## Written problem
Where a line of the material contains the string "JSON", copy that line.

## Material supplied

** START **

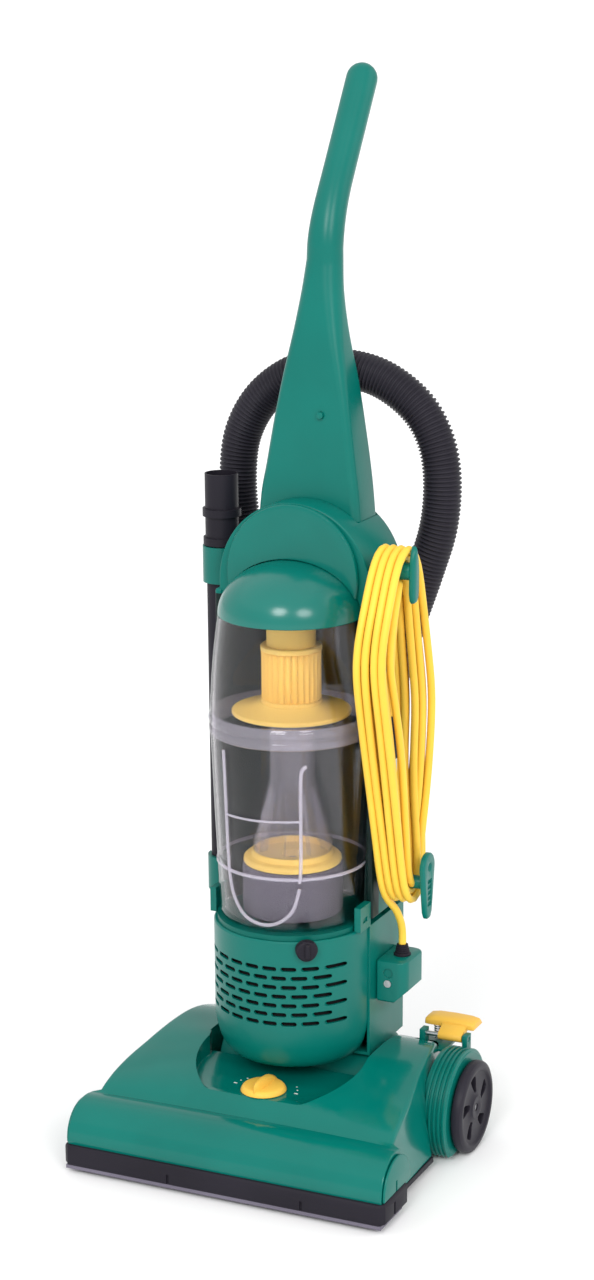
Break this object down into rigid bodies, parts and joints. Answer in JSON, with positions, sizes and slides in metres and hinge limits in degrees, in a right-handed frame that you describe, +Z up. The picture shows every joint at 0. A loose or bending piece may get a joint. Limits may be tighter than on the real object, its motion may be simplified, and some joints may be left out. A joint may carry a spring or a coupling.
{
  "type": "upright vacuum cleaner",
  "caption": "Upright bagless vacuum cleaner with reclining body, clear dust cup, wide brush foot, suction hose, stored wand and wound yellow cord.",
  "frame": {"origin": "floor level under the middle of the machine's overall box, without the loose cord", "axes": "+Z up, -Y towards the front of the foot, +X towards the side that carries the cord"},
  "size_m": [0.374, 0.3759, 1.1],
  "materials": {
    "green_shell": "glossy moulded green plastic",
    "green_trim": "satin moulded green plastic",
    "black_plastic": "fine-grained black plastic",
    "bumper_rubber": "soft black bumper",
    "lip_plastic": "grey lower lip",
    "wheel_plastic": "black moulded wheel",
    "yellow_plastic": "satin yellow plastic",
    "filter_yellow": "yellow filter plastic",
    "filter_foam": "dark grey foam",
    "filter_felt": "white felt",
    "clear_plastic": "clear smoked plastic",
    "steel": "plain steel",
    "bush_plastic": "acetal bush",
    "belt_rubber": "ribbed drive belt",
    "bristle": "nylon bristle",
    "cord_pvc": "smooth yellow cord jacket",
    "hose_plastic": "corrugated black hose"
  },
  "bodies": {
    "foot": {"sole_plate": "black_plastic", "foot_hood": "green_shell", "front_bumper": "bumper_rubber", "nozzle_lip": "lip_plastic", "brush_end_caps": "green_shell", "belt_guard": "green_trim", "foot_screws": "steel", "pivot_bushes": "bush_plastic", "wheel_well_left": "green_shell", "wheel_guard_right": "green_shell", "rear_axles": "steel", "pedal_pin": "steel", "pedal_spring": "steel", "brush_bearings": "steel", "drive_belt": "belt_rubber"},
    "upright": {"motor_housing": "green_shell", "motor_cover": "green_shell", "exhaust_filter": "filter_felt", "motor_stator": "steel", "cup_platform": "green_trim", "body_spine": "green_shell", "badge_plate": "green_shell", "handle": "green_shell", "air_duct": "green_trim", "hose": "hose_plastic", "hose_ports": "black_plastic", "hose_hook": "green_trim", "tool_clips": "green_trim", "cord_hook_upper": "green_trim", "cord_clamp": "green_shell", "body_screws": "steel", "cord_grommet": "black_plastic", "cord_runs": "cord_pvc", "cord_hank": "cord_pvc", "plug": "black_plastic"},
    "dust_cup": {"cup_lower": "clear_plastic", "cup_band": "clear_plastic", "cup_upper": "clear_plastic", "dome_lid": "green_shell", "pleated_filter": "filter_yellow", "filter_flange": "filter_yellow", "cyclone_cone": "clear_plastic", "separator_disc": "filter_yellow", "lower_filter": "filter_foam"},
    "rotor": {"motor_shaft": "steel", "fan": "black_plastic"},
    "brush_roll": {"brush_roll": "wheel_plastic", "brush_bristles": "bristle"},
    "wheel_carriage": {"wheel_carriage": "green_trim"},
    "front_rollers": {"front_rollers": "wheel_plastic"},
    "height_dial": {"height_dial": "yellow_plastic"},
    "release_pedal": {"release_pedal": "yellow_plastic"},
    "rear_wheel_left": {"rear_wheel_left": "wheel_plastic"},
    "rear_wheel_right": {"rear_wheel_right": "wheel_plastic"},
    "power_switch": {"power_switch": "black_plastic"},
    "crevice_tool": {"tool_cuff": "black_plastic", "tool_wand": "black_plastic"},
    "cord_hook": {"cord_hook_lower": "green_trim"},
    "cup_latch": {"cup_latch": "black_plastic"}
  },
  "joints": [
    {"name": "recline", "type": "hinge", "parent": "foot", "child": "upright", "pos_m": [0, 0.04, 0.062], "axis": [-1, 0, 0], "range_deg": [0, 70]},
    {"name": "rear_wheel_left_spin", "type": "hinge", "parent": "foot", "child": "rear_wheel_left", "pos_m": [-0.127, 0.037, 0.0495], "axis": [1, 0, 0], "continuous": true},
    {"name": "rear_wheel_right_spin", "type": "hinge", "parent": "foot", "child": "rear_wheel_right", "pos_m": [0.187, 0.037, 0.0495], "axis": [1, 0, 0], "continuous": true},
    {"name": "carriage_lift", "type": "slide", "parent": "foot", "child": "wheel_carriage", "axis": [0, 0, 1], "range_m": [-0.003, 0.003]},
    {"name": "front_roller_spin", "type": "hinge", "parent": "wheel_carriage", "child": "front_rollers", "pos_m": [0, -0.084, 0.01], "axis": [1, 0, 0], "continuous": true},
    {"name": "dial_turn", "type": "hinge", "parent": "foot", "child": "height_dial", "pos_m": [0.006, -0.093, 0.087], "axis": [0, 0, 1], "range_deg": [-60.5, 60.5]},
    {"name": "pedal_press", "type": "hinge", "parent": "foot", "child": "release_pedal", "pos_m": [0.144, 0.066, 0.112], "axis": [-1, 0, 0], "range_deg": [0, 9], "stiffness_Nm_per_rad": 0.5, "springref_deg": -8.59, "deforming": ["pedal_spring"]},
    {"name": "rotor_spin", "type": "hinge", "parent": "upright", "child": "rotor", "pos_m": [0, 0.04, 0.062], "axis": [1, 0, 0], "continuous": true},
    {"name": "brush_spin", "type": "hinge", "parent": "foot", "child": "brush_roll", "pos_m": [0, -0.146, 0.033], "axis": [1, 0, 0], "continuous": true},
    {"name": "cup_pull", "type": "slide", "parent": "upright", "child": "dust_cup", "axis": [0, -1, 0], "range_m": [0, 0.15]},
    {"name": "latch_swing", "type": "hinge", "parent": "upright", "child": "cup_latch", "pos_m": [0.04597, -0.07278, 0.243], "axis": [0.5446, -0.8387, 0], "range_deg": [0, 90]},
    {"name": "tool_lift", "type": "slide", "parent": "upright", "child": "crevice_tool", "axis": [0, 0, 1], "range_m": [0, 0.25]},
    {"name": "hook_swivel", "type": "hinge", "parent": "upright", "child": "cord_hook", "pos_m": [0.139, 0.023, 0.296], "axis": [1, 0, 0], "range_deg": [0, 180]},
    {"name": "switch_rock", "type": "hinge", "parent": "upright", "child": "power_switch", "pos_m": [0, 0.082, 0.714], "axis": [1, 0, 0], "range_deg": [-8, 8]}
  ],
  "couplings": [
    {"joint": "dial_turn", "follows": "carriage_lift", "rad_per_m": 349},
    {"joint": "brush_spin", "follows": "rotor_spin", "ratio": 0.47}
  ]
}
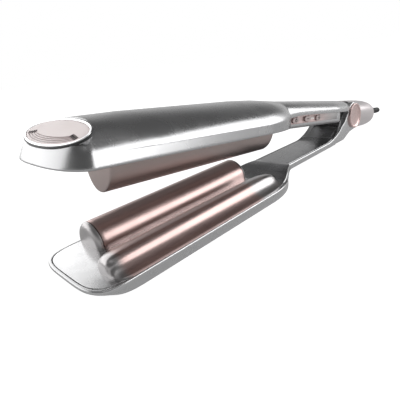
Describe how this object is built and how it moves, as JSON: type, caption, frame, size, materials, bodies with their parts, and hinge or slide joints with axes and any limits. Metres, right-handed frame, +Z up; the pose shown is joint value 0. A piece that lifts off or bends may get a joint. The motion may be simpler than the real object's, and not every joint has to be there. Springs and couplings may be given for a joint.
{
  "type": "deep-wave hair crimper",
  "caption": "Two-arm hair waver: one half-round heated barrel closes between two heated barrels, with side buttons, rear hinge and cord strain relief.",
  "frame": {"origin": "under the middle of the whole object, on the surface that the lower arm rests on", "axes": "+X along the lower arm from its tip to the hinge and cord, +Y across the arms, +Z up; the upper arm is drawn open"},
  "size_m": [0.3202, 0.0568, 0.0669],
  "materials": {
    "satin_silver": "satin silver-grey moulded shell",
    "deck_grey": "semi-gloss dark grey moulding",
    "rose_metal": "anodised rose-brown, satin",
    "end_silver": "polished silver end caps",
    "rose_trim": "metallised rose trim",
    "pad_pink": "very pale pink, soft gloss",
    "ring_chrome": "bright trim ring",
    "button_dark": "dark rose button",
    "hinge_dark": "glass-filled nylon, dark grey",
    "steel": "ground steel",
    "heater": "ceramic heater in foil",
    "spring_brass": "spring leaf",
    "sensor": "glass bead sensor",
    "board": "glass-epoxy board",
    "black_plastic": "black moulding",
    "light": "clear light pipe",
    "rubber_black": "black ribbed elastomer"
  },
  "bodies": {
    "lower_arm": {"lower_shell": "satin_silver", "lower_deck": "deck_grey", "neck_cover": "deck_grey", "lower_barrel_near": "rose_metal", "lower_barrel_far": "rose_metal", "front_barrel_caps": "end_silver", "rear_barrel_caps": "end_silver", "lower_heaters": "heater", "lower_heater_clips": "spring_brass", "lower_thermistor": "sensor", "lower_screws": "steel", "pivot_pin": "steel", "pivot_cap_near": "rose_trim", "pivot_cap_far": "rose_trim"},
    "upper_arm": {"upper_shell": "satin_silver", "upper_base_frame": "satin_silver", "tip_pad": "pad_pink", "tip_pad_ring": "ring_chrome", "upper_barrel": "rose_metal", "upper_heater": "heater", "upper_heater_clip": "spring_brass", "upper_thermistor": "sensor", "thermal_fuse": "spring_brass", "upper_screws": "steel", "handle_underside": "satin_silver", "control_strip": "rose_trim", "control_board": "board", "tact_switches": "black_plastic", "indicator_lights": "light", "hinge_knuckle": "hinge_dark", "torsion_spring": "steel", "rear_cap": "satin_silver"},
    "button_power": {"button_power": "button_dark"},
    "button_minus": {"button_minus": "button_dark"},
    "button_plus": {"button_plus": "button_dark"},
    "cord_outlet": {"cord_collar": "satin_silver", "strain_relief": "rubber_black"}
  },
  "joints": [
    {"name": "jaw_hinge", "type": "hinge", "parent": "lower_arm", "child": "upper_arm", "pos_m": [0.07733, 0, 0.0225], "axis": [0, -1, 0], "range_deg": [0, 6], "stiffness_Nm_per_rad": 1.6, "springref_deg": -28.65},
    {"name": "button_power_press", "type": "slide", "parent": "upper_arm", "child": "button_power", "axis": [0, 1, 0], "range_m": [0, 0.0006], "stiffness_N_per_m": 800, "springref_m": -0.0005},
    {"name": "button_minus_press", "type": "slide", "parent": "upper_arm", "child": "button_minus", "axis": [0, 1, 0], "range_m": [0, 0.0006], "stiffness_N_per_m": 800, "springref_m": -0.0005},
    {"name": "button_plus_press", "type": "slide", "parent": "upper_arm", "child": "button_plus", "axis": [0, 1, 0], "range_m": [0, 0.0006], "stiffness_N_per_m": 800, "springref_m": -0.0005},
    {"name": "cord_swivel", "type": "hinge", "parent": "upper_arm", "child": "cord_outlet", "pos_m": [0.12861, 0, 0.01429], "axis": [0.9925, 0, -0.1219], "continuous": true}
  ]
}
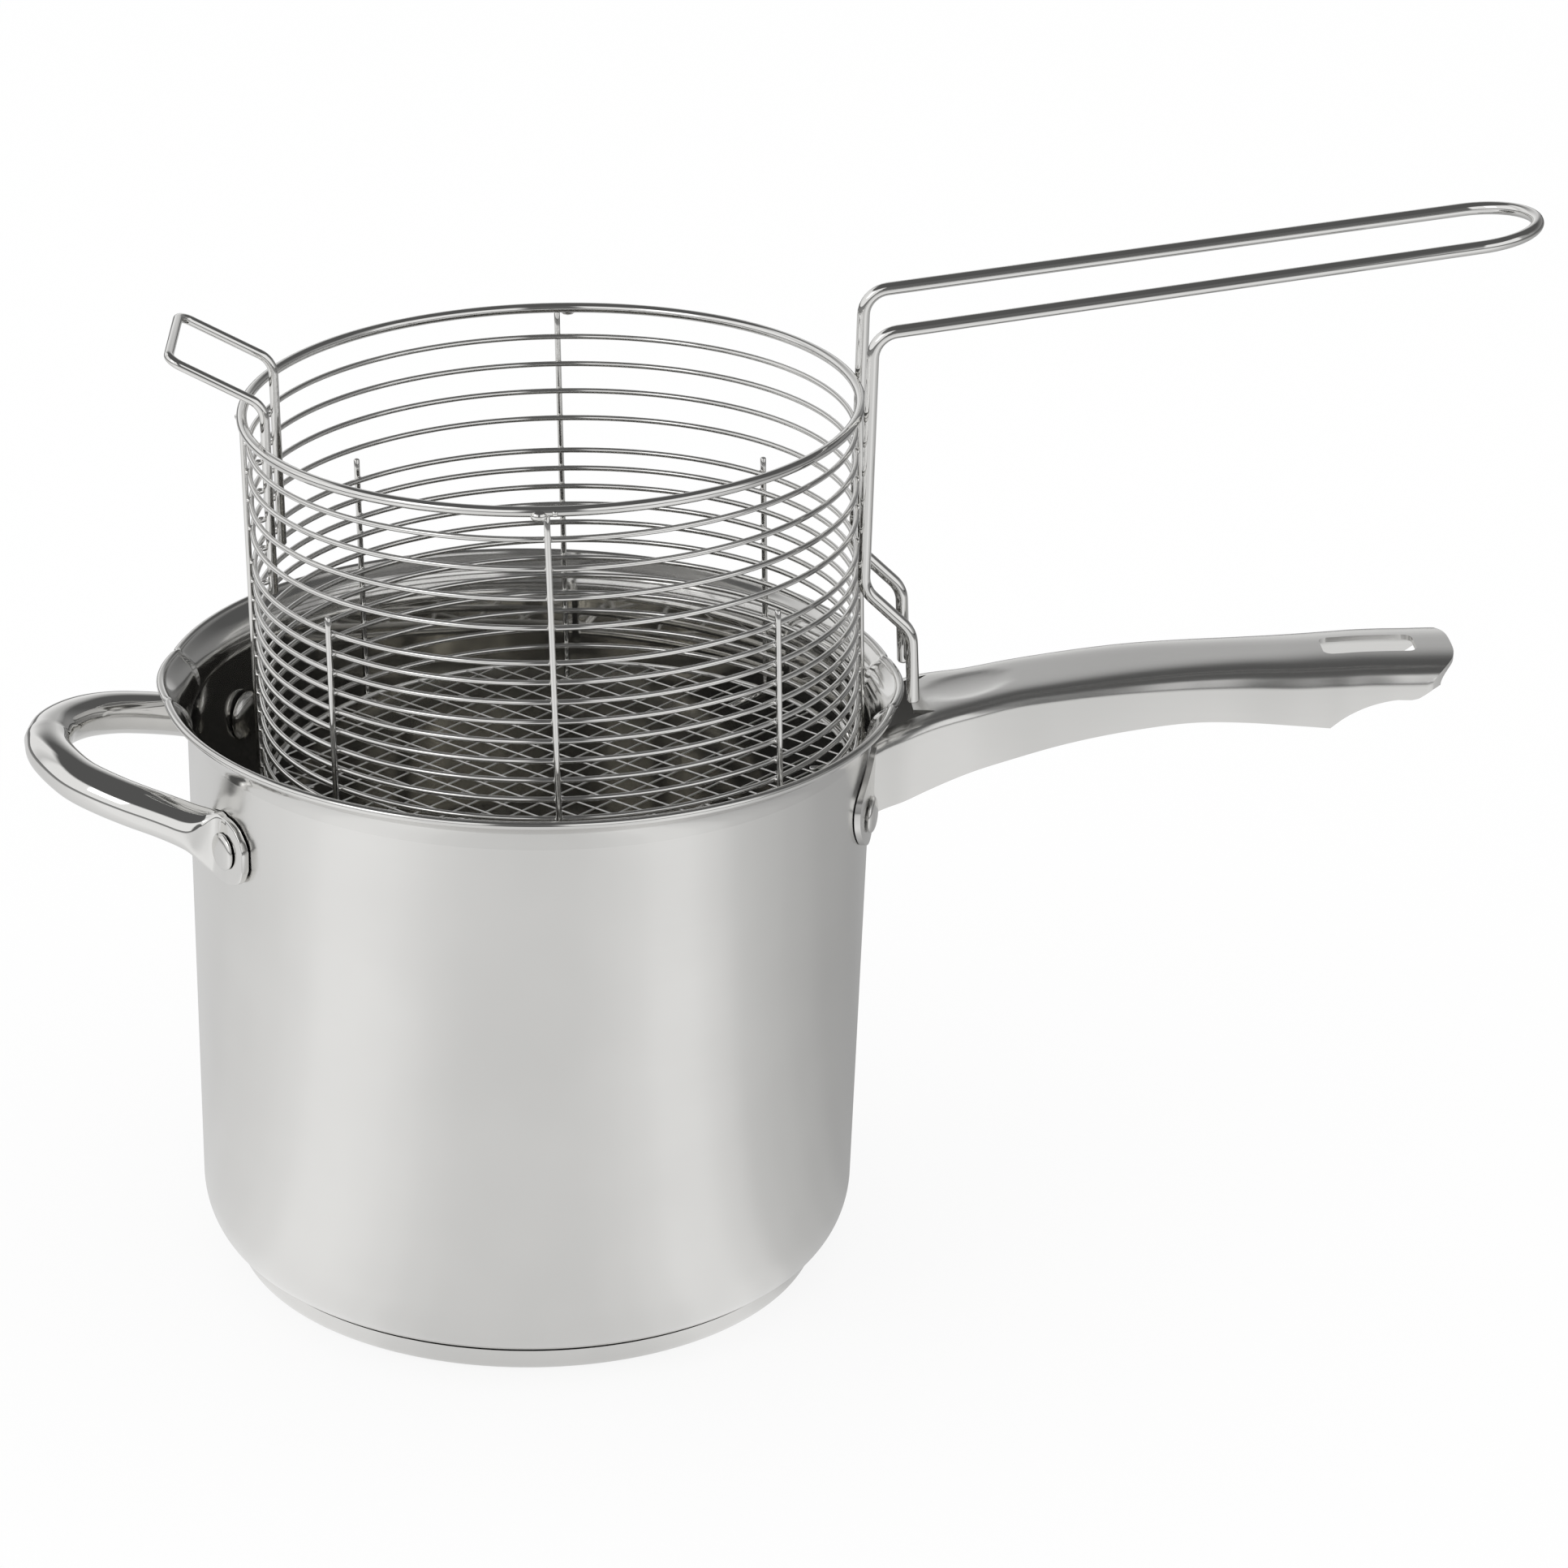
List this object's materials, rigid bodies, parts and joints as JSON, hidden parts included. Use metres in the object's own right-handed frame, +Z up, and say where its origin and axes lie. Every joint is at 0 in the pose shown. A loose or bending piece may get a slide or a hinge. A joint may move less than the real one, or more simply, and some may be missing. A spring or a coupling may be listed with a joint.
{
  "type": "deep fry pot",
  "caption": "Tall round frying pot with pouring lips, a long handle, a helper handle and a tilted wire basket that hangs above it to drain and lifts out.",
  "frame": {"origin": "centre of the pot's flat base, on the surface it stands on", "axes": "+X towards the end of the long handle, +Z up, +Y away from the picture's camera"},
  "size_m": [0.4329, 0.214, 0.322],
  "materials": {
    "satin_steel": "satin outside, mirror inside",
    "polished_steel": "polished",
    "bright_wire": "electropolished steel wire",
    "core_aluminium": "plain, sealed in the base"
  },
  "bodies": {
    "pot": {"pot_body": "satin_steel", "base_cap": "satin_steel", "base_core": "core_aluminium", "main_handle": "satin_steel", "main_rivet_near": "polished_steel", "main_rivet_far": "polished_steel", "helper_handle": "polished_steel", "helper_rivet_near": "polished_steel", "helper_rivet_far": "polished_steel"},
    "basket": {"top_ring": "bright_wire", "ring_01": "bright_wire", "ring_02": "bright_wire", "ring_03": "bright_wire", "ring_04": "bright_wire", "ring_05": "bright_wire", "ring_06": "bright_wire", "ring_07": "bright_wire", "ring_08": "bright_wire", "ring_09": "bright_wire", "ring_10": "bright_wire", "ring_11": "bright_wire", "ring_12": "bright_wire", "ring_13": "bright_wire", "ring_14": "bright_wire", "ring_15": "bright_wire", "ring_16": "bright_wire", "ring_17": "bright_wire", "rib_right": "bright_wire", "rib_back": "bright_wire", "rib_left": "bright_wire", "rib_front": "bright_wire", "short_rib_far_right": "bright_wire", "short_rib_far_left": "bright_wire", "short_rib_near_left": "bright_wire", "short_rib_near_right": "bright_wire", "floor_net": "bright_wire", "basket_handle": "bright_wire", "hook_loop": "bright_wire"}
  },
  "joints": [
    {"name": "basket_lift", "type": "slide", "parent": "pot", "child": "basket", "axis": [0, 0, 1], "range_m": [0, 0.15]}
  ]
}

** END **

## The reply
Break this object down into rigid bodies, parts and joints. Answer in JSON, with positions, sizes and slides in metres and hinge limits in degrees, in a right-handed frame that you describe, +Z up. The picture shows every joint at 0. A loose or bending piece may get a joint. Limits may be tighter than on the real object, its motion may be simplified, and some joints may be left out. A joint may carry a spring or a coupling.
Describe how this object is built and how it moves, as JSON: type, caption, frame, size, materials, bodies with their parts, and hinge or slide joints with axes and any limits. Metres, right-handed frame, +Z up; the pose shown is joint value 0. A piece that lifts off or bends may get a joint. The motion may be simpler than the real object's, and not every joint has to be there. Springs and couplings may be given for a joint.
List this object's materials, rigid bodies, parts and joints as JSON, hidden parts included. Use metres in the object's own right-handed frame, +Z up, and say where its origin and axes lie. Every joint is at 0 in the pose shown. A loose or bending piece may get a slide or a hinge. A joint may move less than the real one, or more simply, and some may be missing. A spring or a coupling may be listed with a joint.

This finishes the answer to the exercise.